Reformed Christianity

The Gospel of Judas

The Chronicle of Higher Education has done some good reporting on the Gospel of Judas and its resulting controversy. If you remember, National Geographic bought a copy of the previously lost Gospel of Judas and assembled a “Dream Team” of scholars to translate it. In 2006, National Geographic released its findings with a great deal of fanfare. Their findings were quite sexy. The Judas which the Dream Team discovered was a Good Guy; he was Jesus’ closest disciple and he handed him over to arrest only because Jesus asked him to.

Since the work was written after 150 AD by a sect of Gnostic heretics, the findings weren’t exactly world-rocking for Biblical Christians who were paying attention. Sadly, many Christians don’t pay attention. The media portrayal of the findings often gave the impression that Judas himself had penned the work or that it originated at the time of the other Gospels and was a legitimate competitor with them. The media strongly implied that the Gospel of Judas invalidated historic Christian teaching.

Well, as it turns out, not only was the Gospel of Judas written late and by heretics, but the “Judas as Good Guy” thesis seems to be unraveling. April DeConick, a Coptologist and professor of biblical studies at Rice University, has nailed several key points of the Dream Team translation. In her view, the team skewed their translation in order to make headlines.
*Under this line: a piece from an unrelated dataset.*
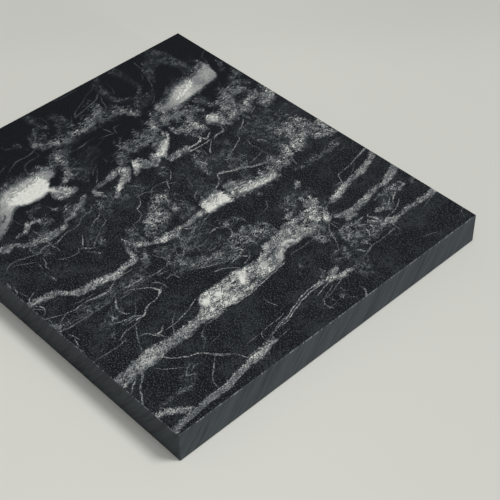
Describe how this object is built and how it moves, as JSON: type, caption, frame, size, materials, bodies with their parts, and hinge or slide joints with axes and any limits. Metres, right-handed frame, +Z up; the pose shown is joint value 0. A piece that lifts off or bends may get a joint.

    “She started the next day on her own translation of the Coptic transcription, also posted on the National Geographic Web site. That’s when she came across what she considered a major, almost unbelievable error. It had to do with the translation of the word “daimon,” which Jesus uses to address Judas. The National Geographic team translates this as “spirit,” an unusual choice and inconsistent with translations of other early Christian texts, where it is usually rendered as “demon.” In this passage, however, Jesus’ calling Judas a demon would completely alter the meaning. “O 13th spirit, why do you try so hard?” becomes “O 13th demon, why do you try so hard?” A gentle inquiry turns into a vicious rebuke.”
    Then there’s the number 13. The Gospel of Judas is thought to have been written by a sect of Gnostics known as Sethians, for whom the number 13 would indicate a realm ruled by the demon Ialdabaoth. Calling someone a demon from the 13th realm would not be a compliment. In another passage, the National Geographic translation says that Judas “would ascend to the holy generation.” But DeConick says it’s clear from the transcription that a negative has been left out and that Judas will not ascend to the holy generation (this error has been corrected in the second edition). DeConick also objected to a phrase that says Judas has been “set apart for the holy generation.” She argues it should be translated “set apart from the holy generation” — again, the opposite meaning. In the later critical edition, the National Geographic translators offer both as legitimate possibilities.

Other scholars have since piled on, and according to the Chronicle, they’re carrying the day. So Judas is back in the doghouse. No rest for the wicked, as they say.